Le contenu final de de la loi de finances de fin de gestion pour 2024 aura d'importantes conséquences. En effet, l'éventuel dégel de crédits ou l'ouverture de crédits nouveaux pour les FSI permettrait de financer des dépenses exceptionnelles qui n'ont pas pu être réglées jusqu'ici et de réduire l'intensité de l'effet d'éviction sur les autres postes de dépenses.

Le rapporteur spécial considère, à la lumière de ces éléments sur l'exécution des crédits en 2024 que les forces de sécurité intérieure n'ont pu satisfaire l'ensemble de leurs besoins essentiels cette année et qu'il appartient donc au budget de 2025 d'y répondre.

En outre, il remarque qu'au regard de ces mêmes éléments, la pertinence d'une comparaison des crédits initiaux de 2025 par rapport à ceux de 2024 doit être relativisée, les seconds ayant été en partie amputés par des annulations et par le financement de dépenses exceptionnelles dont toutes ne se reproduiront pas en 2025.

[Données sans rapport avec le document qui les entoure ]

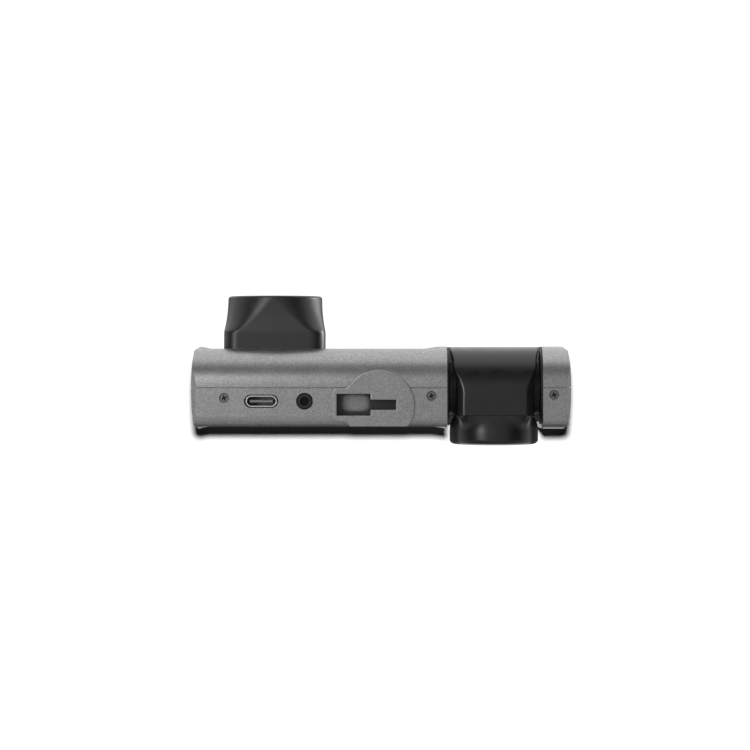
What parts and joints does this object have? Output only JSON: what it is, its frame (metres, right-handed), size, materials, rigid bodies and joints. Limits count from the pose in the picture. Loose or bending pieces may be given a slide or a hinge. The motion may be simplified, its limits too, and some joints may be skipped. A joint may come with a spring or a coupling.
{
  "type": "dash camera",
  "caption": "Windscreen dash camera: two-shell body with a fixed road lens, a slotted mounting pad, ports, a display with keys, and a cabin camera that tilts in a bay near one end.",
  "frame": {"origin": "middle of the base, on the plane where the front and rear shells meet", "axes": "+X along the body towards the cabin camera, +Y towards the windscreen, +Z out of the mounting side"},
  "size_m": [0.108, 0.043, 0.0507],
  "materials": {
    "grey_paint": "moulded shell with satin metallic grey paint",
    "black_plastic": "fine-textured black moulding",
    "gloss_black": "polished black moulding",
    "clear_glass": "flat coated cover glass",
    "lens_glass": "lens element with an anti-reflection coating",
    "display_glass": "dark gloss window over the display",
    "display_cell": "liquid crystal cell, switched off",
    "circuit_board": "solder mask on glass fibre board",
    "bright_steel": "plated sheet and turned steel",
    "black_steel": "black oxide screw",
    "heat_sink_aluminium": "anodised fins",
    "battery_foil": "laminated foil pouch",
    "label_stock": "blank satin rating plate",
    "led_package": "moulded light source",
    "light_pipe": "clear moulded rod",
    "spring_bronze": "phosphor bronze wave washer",
    "ribbon_film": "polyimide flat cable"
  },
  "bodies": {
    "body": {"front_shell": "grey_paint", "rear_shell": "grey_paint", "mount_shoe": "grey_paint", "lens_housing": "black_plastic", "lens_bezel": "gloss_black", "lens_cover_glass": "clear_glass", "lens_barrel": "black_plastic", "lens_front_element": "lens_glass", "lens_holder": "black_plastic", "infrared_filter": "clear_glass", "image_sensor": "gloss_black", "main_board": "circuit_board", "processor": "gloss_black", "heat_sink": "heat_sink_aluminium", "memory_chip": "gloss_black", "radio_shield": "bright_steel", "usb_shell": "bright_steel", "usb_tongue": "gloss_black", "av_jack": "black_plastic", "card_socket": "bright_steel", "battery": "battery_foil", "speaker": "black_plastic", "microphone": "bright_steel", "rating_plate": "label_stock", "display_window": "display_glass", "display_panel": "display_cell", "display_bracket": "bright_steel", "key_board": "circuit_board", "key_switches": "bright_steel", "status_led": "led_package", "status_light": "light_pipe", "case_screws": "black_steel", "board_screws": "bright_steel", "inner_hub": "black_plastic", "outer_hub": "black_plastic", "body_ribbon": "ribbon_film", "friction_washers": "spring_bronze"},
    "cabin_camera": {"cabin_housing": "black_plastic", "cabin_lens_cap": "black_plastic", "cabin_window": "gloss_black", "cabin_lens_ring": "black_plastic", "cabin_cover_glass": "clear_glass", "cabin_lens_barrel": "black_plastic", "cabin_front_element": "lens_glass", "cabin_lens_holder": "black_plastic", "cabin_board": "circuit_board", "cabin_sensor": "gloss_black", "led_board": "circuit_board", "infrared_leds": "led_package", "cabin_screws": "bright_steel", "inner_axle": "black_plastic", "outer_axle": "black_plastic", "axle_clips": "bright_steel", "cabin_ribbon": "ribbon_film"},
    "power_key": {"power_button": "black_plastic"},
    "menu_key": {"menu_button": "black_plastic"},
    "record_key": {"record_button": "black_plastic"},
    "mode_key": {"mode_button": "black_plastic"},
    "lock_key": {"lock_button": "black_plastic"}
  },
  "joints": [
    {"name": "cabin_camera_tilt", "type": "hinge", "parent": "body", "child": "cabin_camera", "pos_m": [0.0324, 0, 0.0366], "axis": [1, 0, 0], "range_deg": [-45, 90]},
    {"name": "power_key_press", "type": "slide", "parent": "body", "child": "power_key", "axis": [0, 1, 0], "range_m": [0, 0.0004], "stiffness_N_per_m": 300, "springref_m": -0.0005},
    {"name": "menu_key_press", "type": "slide", "parent": "body", "child": "menu_key", "axis": [0, 1, 0], "range_m": [0, 0.0004], "stiffness_N_per_m": 300, "springref_m": -0.0005},
    {"name": "record_key_press", "type": "slide", "parent": "body", "child": "record_key", "axis": [0, 1, 0], "range_m": [0, 0.0004], "stiffness_N_per_m": 300, "springref_m": -0.0005},
    {"name": "mode_key_press", "type": "slide", "parent": "body", "child": "mode_key", "axis": [0, 1, 0], "range_m": [0, 0.0004], "stiffness_N_per_m": 300, "springref_m": -0.0005},
    {"name": "lock_key_press", "type": "slide", "parent": "body", "child": "lock_key", "axis": [0, 1, 0], "range_m": [0, 0.0004], "stiffness_N_per_m": 300, "springref_m": -0.0005}
  ]
}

Enfin, il souligne le risque réel - voire probable - qu'une partie des dépenses exceptionnelles générées en 2024, que le montant de CP ne permettrait pas de couvrir avant la fin de l'année, conduise à une nette hausse des reports de charges, dont l'amortissement viendrait grever les crédits ouverts pour 2025. Il invite le Gouvernement à régler ce qui peut l'être dès la loi de finances de fin de gestion pour 2024, en particulier s'agissant des loyers impayés, afin de ne pas entrer à crédit dans l'année 2025.


* 18 Réponses de la direction générale de la police nationale au questionnaire du rapporteur spécial.

* 19 Audition de la direction générale de la gendarmerie nationale (DGGN) et réponses de la DGGN au questionnaire du rapporteur spécial.

* 20 Selon les informations transmises par la direction générale de la gendarmerie nationale au rapporteur spécial le 22 novembre 2024. Les 90,1 millions d'euros correspondent à 82,5 millions d'euros pour l'échéance de septembre (qui correspond également à des échéances trimestrielles), et à 3,8 millions d'euros en octobre, puis en novembre.

* 21 Selon les informations transmises par la direction générale de la gendarmerie nationale au rapporteur spécial le 22 novembre 2024.